▸ **Exercise directions**: Everything in the listing should be restated word for word.

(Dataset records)
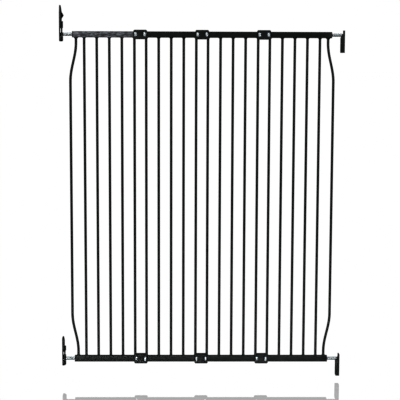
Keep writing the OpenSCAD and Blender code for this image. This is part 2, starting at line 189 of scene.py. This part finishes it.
def moulded_plastic():
    """Black moulded nylon with a fine spark-eroded grain and slightly paler rubbed patches."""
    s = Shader("black_moulded_plastic", (0.006, 0.007, 0.007), 0.5, specular=0.28)
    rubbed = s.noise(0.012, 4.0, 0.6)
    s.set("Base Color", s.ramp(rubbed, [
        (0.35, (0.0055, 0.0066, 0.0067)),
        (0.62, (0.0105, 0.0122, 0.0124)),
        (0.75, (0.018, 0.0205, 0.0208)),
    ]))
    s.set("Roughness", s.span(rubbed, 0.56, 0.42))
    grain = s.bump(s.cells(0.00055), 0.00005, 0.7)
    s.bump(s.noise(0.0030, 3.0), 0.00006, 0.35, grain)
    return s.material


def zinc_plate():
    """Bright zinc plate: metal with faint draw lines, clouding and a warm and cool cast."""
    s = Shader("bright_zinc", (0.72, 0.74, 0.76), 0.28, metallic=1.0)
    cast = s.noise(0.009, 3.0)
    tone = s.ramp(cast, [
        (0.30, (0.56, 0.63, 0.66)),
        (0.52, (0.72, 0.78, 0.80)),
        (0.72, (0.72, 0.75, 0.73)),
    ])
    dull = s.ramp(s.noise(0.0022, 3.0, 0.6), [(0.40, (0.72, 0.72, 0.72)), (0.60, (1.0, 1.0, 1.0))])
    s.set("Base Color", s.mix(s.span(cast, 0.4, 0.9), tone, dull, "MULTIPLY"))
    lines = s.noise(0.0012, 2.0, 0.5, s.stretched((0.08, 1.0, 1.0)))
    s.set("Roughness", s.span(lines, 0.38, 0.54))
    s.bump(lines, 0.00002, 0.5)
    return s.material


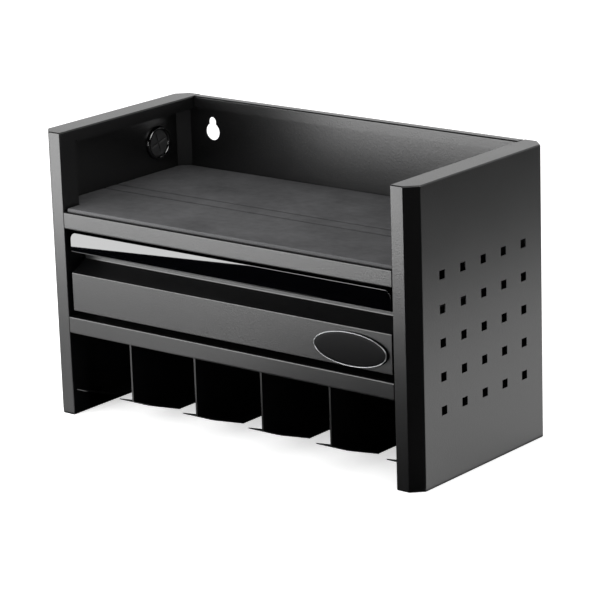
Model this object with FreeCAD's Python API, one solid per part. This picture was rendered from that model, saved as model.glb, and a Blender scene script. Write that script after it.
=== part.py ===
import FreeCAD, Part
import math
import os

Vector = FreeCAD.Vector

# Power tool storage rack, in millimetres.
# X runs left to right, Y from the front face to the rear face, Z up from the standing face.
# The origin is at the middle of the bounding box's underside.

# Overall sizes
WIDTH = 535.0
DEPTH = 250.0
HEIGHT = 340.0

# Folded sheet steel
SHEET = 1.2
DRAWER_SHEET = 1.0
HOLDER_SHEET = 1.0
BEND_RADIUS = 1.5
INNER_BEND = 0.6

# Side panels: open trays that face inwards
SIDE_THICKNESS = 30.3
SIDE_CHAMFER = 13.4
FRONT_LIP = 27.0
TOP_LIP = 15.2
CORNER_RELIEF_RADIUS = 2.2
HOLE_SIZE = 10.0
HOLE_PITCH = 38.0
HOLE_COUNT = 5
HOLE_GRID_Z = 159.0
HOOK_ROOM_WIDTH = 24.0
HOOK_ROOM_HEIGHT = 17.0
HOOK_ROOM_DEPTH = 12.0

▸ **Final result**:
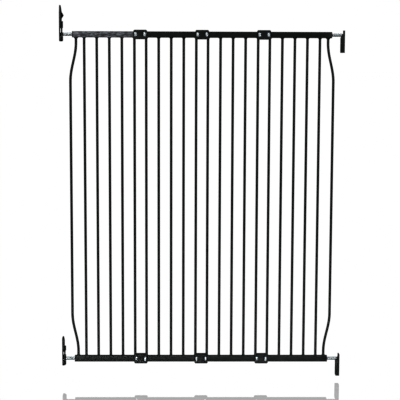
Keep writing the OpenSCAD and Blender code for this image. This is part 2, starting at line 189 of scene.py. This part finishes it.
def moulded_plastic():
    """Black moulded nylon with a fine spark-eroded grain and slightly paler rubbed patches."""
    s = Shader("black_moulded_plastic", (0.006, 0.007, 0.007), 0.5, specular=0.28)
    rubbed = s.noise(0.012, 4.0, 0.6)
    s.set("Base Color", s.ramp(rubbed, [
        (0.35, (0.0055, 0.0066, 0.0067)),
        (0.62, (0.0105, 0.0122, 0.0124)),
        (0.75, (0.018, 0.0205, 0.0208)),
    ]))
    s.set("Roughness", s.span(rubbed, 0.56, 0.42))
    grain = s.bump(s.cells(0.00055), 0.00005, 0.7)
    s.bump(s.noise(0.0030, 3.0), 0.00006, 0.35, grain)
    return s.material


def zinc_plate():
    """Bright zinc plate: metal with faint draw lines, clouding and a warm and cool cast."""
    s = Shader("bright_zinc", (0.72, 0.74, 0.76), 0.28, metallic=1.0)
    cast = s.noise(0.009, 3.0)
    tone = s.ramp(cast, [
        (0.30, (0.56, 0.63, 0.66)),
        (0.52, (0.72, 0.78, 0.80)),
        (0.72, (0.72, 0.75, 0.73)),
    ])
    dull = s.ramp(s.noise(0.0022, 3.0, 0.6), [(0.40, (0.72, 0.72, 0.72)), (0.60, (1.0, 1.0, 1.0))])
    s.set("Base Color", s.mix(s.span(cast, 0.4, 0.9), tone, dull, "MULTIPLY"))
    lines = s.noise(0.0012, 2.0, 0.5, s.stretched((0.08, 1.0, 1.0)))
    s.set("Roughness", s.span(lines, 0.38, 0.54))
    s.bump(lines, 0.00002, 0.5)
    return s.material


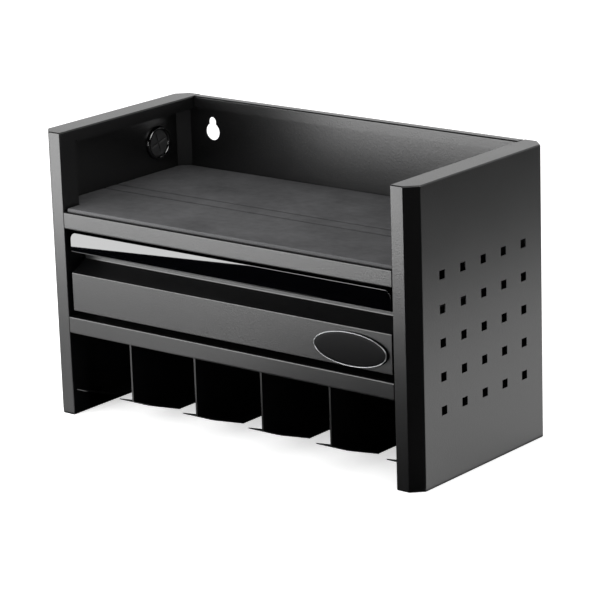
Model this object with FreeCAD's Python API, one solid per part. This picture was rendered from that model, saved as model.glb, and a Blender scene script. Write that script after it.
=== part.py ===
import FreeCAD, Part
import math
import os

Vector = FreeCAD.Vector

# Power tool storage rack, in millimetres.
# X runs left to right, Y from the front face to the rear face, Z up from the standing face.
# The origin is at the middle of the bounding box's underside.

# Overall sizes
WIDTH = 535.0
DEPTH = 250.0
HEIGHT = 340.0

# Folded sheet steel
SHEET = 1.2
DRAWER_SHEET = 1.0
HOLDER_SHEET = 1.0
BEND_RADIUS = 1.5
INNER_BEND = 0.6

# Side panels: open trays that face inwards
SIDE_THICKNESS = 30.3
SIDE_CHAMFER = 13.4
FRONT_LIP = 27.0
TOP_LIP = 15.2
CORNER_RELIEF_RADIUS = 2.2
HOLE_SIZE = 10.0
HOLE_PITCH = 38.0
HOLE_COUNT = 5
HOLE_GRID_Z = 159.0
HOOK_ROOM_WIDTH = 24.0
HOOK_ROOM_HEIGHT = 17.0
HOOK_ROOM_DEPTH = 12.0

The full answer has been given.